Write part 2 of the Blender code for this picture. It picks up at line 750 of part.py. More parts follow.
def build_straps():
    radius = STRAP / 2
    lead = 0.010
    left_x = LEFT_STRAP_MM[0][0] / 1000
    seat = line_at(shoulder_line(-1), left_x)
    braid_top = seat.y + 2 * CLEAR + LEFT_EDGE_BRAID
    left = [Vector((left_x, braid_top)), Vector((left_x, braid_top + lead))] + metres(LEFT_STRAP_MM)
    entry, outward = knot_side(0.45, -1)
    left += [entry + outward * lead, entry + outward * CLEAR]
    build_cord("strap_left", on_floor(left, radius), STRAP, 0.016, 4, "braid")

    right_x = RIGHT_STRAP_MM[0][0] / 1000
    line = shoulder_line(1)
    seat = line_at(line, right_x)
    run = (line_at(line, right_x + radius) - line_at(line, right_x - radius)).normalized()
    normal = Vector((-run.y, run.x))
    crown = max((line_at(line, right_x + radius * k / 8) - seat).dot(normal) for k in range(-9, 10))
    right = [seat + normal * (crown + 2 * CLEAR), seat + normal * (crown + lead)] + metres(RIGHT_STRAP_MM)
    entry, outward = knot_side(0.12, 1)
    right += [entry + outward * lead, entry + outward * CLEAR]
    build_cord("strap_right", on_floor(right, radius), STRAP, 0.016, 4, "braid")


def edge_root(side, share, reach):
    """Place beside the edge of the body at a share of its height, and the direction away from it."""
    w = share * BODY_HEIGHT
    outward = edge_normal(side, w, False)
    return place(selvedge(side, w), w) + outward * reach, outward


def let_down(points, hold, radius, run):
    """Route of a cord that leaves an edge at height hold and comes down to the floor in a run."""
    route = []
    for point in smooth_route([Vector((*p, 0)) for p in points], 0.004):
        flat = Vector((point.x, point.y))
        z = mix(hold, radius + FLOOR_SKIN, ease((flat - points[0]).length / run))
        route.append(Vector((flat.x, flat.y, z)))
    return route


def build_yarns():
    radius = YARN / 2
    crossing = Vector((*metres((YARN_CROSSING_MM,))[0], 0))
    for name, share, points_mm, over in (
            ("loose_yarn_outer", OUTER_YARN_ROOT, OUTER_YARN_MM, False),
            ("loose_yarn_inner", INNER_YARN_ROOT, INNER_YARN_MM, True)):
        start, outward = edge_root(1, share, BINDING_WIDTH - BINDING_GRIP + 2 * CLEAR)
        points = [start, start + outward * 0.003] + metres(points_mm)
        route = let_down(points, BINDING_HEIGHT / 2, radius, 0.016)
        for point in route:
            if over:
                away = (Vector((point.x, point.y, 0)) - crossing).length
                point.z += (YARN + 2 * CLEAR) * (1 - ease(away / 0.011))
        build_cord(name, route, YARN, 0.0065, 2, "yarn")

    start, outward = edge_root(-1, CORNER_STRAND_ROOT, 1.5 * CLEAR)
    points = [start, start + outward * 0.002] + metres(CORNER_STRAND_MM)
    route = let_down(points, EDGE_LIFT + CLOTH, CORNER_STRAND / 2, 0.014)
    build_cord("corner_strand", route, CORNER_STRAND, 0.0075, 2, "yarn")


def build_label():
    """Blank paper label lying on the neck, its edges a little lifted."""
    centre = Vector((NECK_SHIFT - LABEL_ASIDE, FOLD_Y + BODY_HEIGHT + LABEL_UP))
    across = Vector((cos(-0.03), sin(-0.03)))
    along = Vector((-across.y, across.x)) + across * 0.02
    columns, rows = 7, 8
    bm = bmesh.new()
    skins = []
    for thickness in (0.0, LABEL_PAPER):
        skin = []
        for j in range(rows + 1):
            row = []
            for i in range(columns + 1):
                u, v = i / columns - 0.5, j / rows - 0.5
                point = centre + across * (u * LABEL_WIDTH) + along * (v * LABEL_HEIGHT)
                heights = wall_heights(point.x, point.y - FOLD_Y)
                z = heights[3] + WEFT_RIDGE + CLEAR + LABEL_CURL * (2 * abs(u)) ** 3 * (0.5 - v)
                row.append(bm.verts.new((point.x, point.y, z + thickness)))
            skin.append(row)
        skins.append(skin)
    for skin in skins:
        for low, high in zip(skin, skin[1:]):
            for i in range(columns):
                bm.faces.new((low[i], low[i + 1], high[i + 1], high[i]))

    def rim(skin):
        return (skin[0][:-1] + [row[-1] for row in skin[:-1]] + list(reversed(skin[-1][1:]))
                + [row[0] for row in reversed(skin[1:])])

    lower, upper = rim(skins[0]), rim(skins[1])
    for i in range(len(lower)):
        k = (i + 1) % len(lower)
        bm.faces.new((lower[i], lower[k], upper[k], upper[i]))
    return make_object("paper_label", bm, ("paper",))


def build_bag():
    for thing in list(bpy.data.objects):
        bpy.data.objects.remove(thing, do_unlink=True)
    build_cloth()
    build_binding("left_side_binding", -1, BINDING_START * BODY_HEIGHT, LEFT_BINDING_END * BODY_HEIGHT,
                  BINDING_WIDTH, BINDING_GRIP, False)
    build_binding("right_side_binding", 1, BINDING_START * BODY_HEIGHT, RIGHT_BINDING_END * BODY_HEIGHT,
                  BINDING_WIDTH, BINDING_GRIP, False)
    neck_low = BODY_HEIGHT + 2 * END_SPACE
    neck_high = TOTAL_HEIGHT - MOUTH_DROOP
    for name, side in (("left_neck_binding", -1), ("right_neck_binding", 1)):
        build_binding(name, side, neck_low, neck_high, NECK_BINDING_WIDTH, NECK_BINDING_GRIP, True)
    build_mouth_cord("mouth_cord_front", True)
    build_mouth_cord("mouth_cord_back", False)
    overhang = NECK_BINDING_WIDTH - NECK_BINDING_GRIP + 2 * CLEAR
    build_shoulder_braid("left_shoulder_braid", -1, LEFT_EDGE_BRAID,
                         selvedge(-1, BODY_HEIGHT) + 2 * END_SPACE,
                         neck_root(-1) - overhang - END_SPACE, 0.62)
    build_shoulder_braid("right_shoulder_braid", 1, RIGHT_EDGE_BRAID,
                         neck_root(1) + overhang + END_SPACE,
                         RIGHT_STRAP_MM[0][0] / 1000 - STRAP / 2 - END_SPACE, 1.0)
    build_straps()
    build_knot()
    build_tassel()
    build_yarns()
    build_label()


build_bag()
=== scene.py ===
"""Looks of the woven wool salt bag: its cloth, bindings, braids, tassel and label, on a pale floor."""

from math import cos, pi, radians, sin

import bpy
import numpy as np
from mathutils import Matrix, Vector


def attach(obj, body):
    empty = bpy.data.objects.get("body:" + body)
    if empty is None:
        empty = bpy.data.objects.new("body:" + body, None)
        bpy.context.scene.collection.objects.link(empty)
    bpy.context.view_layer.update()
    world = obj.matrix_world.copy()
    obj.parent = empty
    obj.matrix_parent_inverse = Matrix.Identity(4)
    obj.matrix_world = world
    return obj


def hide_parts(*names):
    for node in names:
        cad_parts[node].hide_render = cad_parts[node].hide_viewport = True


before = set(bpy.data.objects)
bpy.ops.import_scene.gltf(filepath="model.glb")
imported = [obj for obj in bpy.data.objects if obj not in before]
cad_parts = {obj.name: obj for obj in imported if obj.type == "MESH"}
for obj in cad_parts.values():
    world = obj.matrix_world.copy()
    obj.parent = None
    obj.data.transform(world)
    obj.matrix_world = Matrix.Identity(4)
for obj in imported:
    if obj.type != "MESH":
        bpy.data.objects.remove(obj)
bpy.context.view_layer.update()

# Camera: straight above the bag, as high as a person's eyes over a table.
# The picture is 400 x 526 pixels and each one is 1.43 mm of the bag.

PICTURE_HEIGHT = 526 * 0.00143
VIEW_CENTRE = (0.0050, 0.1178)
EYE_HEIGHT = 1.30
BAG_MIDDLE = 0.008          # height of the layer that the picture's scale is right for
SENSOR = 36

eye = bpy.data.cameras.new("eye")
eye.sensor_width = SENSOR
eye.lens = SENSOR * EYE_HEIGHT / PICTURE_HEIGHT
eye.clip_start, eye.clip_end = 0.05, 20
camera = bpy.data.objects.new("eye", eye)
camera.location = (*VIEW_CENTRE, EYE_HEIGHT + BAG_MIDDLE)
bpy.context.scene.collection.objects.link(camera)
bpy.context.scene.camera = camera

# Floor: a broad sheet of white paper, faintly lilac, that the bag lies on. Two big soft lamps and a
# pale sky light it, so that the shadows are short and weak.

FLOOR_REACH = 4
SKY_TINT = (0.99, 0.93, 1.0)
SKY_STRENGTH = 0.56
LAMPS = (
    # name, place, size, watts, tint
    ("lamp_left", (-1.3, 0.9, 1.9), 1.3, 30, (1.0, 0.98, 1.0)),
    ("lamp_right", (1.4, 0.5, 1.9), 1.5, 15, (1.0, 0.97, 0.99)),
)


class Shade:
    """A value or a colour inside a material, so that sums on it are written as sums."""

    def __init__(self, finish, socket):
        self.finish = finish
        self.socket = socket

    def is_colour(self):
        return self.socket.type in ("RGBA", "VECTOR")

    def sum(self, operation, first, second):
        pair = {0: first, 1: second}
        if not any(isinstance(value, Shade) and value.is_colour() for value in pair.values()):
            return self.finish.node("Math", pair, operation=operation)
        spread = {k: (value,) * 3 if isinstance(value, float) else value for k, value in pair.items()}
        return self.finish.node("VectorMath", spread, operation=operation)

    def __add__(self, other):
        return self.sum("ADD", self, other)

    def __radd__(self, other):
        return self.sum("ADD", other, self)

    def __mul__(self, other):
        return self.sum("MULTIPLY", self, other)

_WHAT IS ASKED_
From the listing, copy each line containing the word "Identity".

_REPLY TO THE EXERCISE_
    obj.matrix_parent_inverse = Matrix.Identity(4)
    obj.matrix_world = Matrix.Identity(4)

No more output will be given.